### Short problem
Quote every line from the top of the listing down to and including the line that contains "return value * value * (3 - 2 * value)".
— begin —
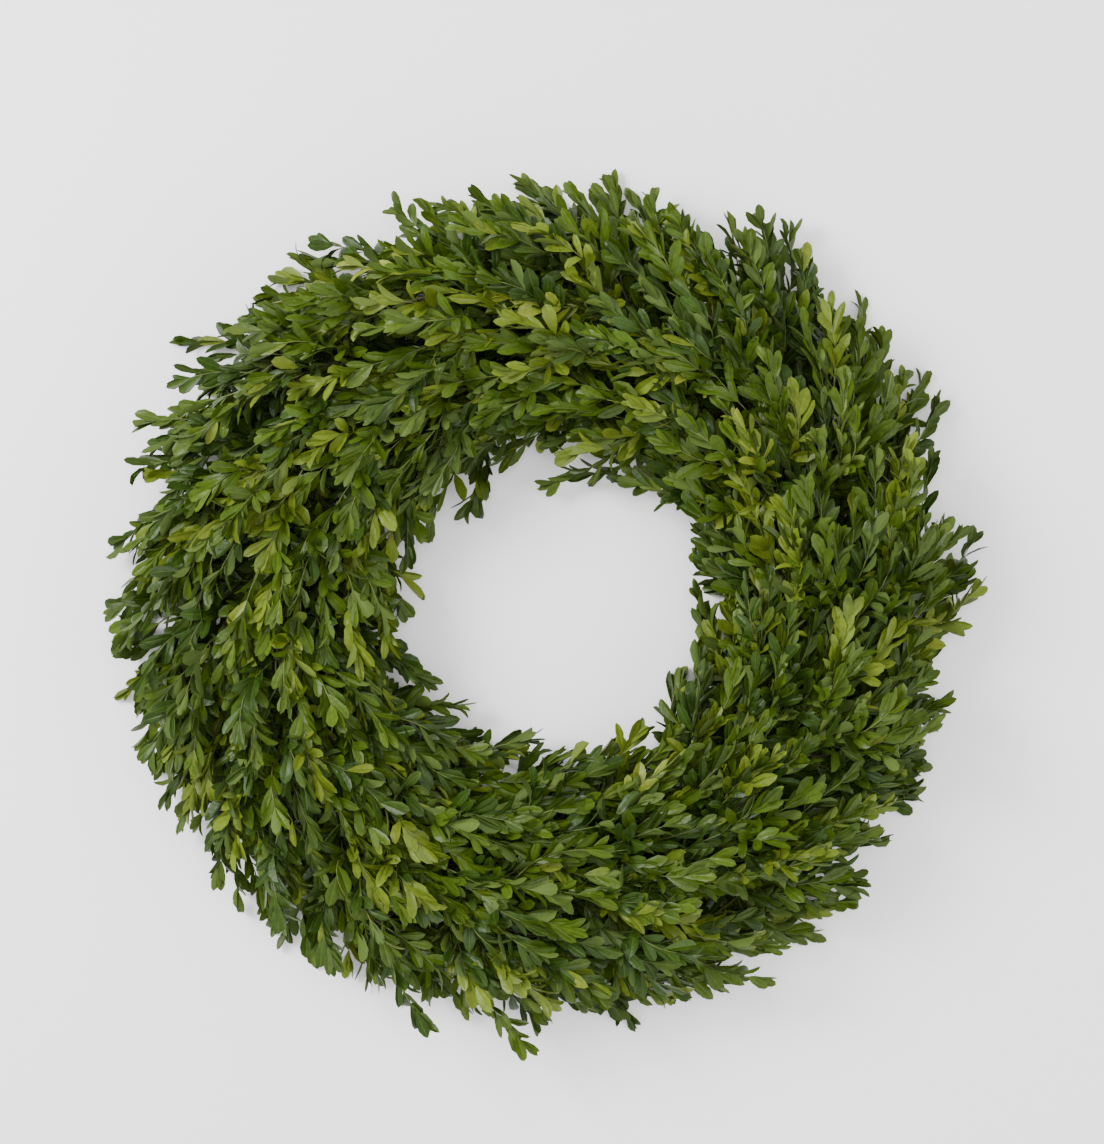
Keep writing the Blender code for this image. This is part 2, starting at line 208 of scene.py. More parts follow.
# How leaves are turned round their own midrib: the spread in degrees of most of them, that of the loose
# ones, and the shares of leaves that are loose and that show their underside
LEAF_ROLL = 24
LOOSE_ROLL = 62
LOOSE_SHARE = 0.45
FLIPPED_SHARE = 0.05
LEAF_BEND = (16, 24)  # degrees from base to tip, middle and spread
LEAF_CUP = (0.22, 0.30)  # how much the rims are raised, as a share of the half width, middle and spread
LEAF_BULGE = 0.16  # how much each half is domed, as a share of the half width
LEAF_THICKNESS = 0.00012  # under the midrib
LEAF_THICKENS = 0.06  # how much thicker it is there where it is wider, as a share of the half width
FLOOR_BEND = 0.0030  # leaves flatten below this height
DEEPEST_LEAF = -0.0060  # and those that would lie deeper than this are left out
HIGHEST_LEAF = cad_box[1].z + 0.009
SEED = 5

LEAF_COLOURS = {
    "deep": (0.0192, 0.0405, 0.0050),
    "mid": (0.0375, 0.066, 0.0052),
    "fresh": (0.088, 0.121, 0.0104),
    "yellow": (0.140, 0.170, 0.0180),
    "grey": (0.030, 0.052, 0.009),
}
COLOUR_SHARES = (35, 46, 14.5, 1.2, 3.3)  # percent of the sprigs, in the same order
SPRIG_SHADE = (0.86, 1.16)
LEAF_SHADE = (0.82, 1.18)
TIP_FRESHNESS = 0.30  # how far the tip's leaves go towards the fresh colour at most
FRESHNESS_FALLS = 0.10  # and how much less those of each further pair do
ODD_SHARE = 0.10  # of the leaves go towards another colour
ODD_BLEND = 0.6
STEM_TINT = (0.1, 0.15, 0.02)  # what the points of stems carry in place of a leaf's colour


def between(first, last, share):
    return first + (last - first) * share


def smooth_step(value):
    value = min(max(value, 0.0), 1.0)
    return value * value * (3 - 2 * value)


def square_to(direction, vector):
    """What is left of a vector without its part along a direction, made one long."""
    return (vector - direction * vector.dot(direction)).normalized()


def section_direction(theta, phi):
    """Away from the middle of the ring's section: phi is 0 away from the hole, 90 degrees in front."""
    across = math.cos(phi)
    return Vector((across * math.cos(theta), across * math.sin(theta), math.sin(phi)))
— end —
### Exercise output
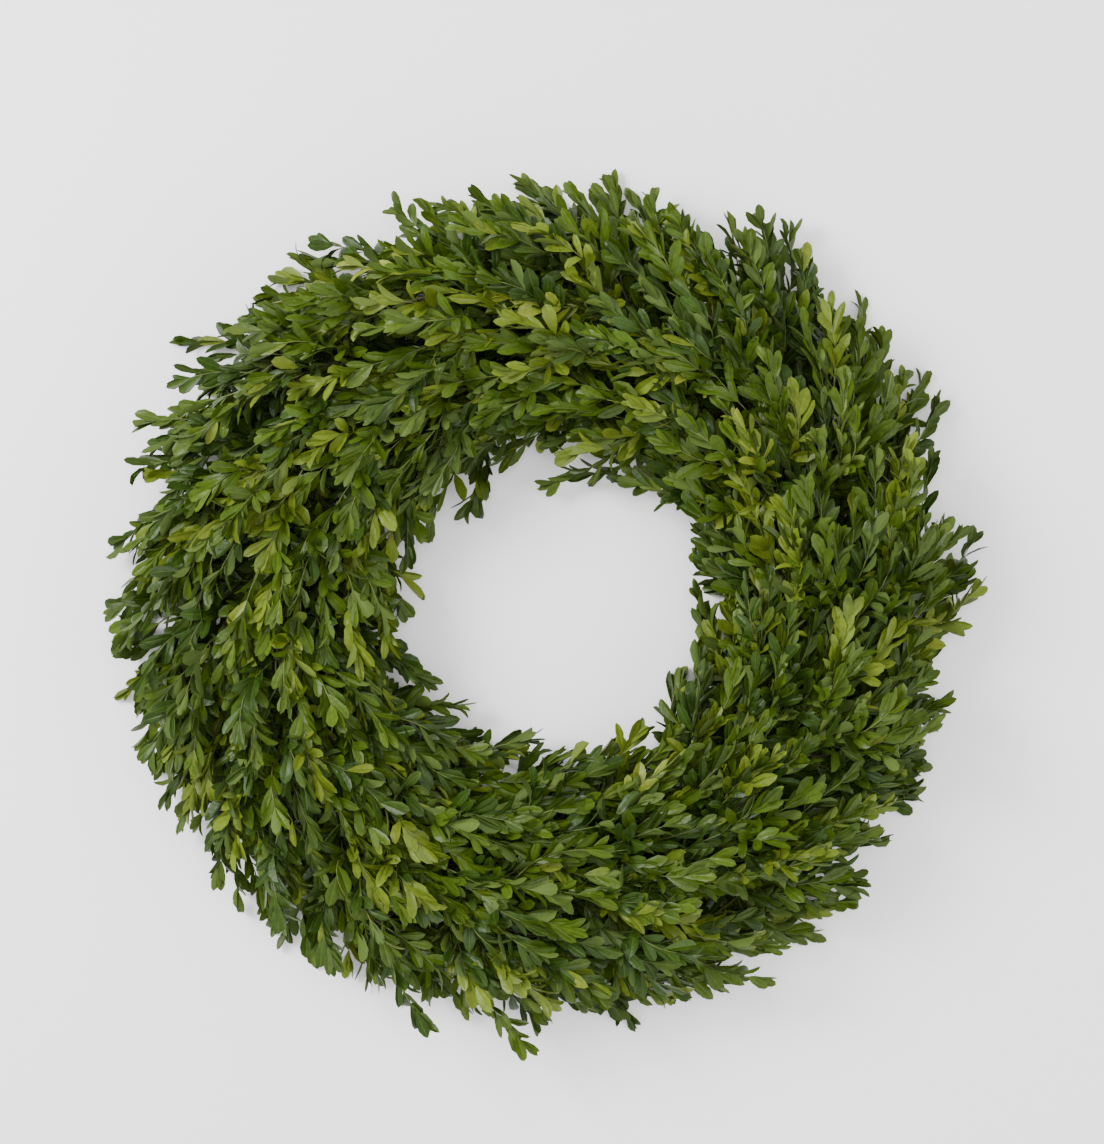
Keep writing the Blender code for this image. This is part 2, starting at line 208 of scene.py. More parts follow.
# How leaves are turned round their own midrib: the spread in degrees of most of them, that of the loose
# ones, and the shares of leaves that are loose and that show their underside
LEAF_ROLL = 24
LOOSE_ROLL = 62
LOOSE_SHARE = 0.45
FLIPPED_SHARE = 0.05
LEAF_BEND = (16, 24)  # degrees from base to tip, middle and spread
LEAF_CUP = (0.22, 0.30)  # how much the rims are raised, as a share of the half width, middle and spread
LEAF_BULGE = 0.16  # how much each half is domed, as a share of the half width
LEAF_THICKNESS = 0.00012  # under the midrib
LEAF_THICKENS = 0.06  # how much thicker it is there where it is wider, as a share of the half width
FLOOR_BEND = 0.0030  # leaves flatten below this height
DEEPEST_LEAF = -0.0060  # and those that would lie deeper than this are left out
HIGHEST_LEAF = cad_box[1].z + 0.009
SEED = 5

LEAF_COLOURS = {
    "deep": (0.0192, 0.0405, 0.0050),
    "mid": (0.0375, 0.066, 0.0052),
    "fresh": (0.088, 0.121, 0.0104),
    "yellow": (0.140, 0.170, 0.0180),
    "grey": (0.030, 0.052, 0.009),
}
COLOUR_SHARES = (35, 46, 14.5, 1.2, 3.3)  # percent of the sprigs, in the same order
SPRIG_SHADE = (0.86, 1.16)
LEAF_SHADE = (0.82, 1.18)
TIP_FRESHNESS = 0.30  # how far the tip's leaves go towards the fresh colour at most
FRESHNESS_FALLS = 0.10  # and how much less those of each further pair do
ODD_SHARE = 0.10  # of the leaves go towards another colour
ODD_BLEND = 0.6
STEM_TINT = (0.1, 0.15, 0.02)  # what the points of stems carry in place of a leaf's colour


def between(first, last, share):
    return first + (last - first) * share


def smooth_step(value):
    value = min(max(value, 0.0), 1.0)
    return value * value * (3 - 2 * value)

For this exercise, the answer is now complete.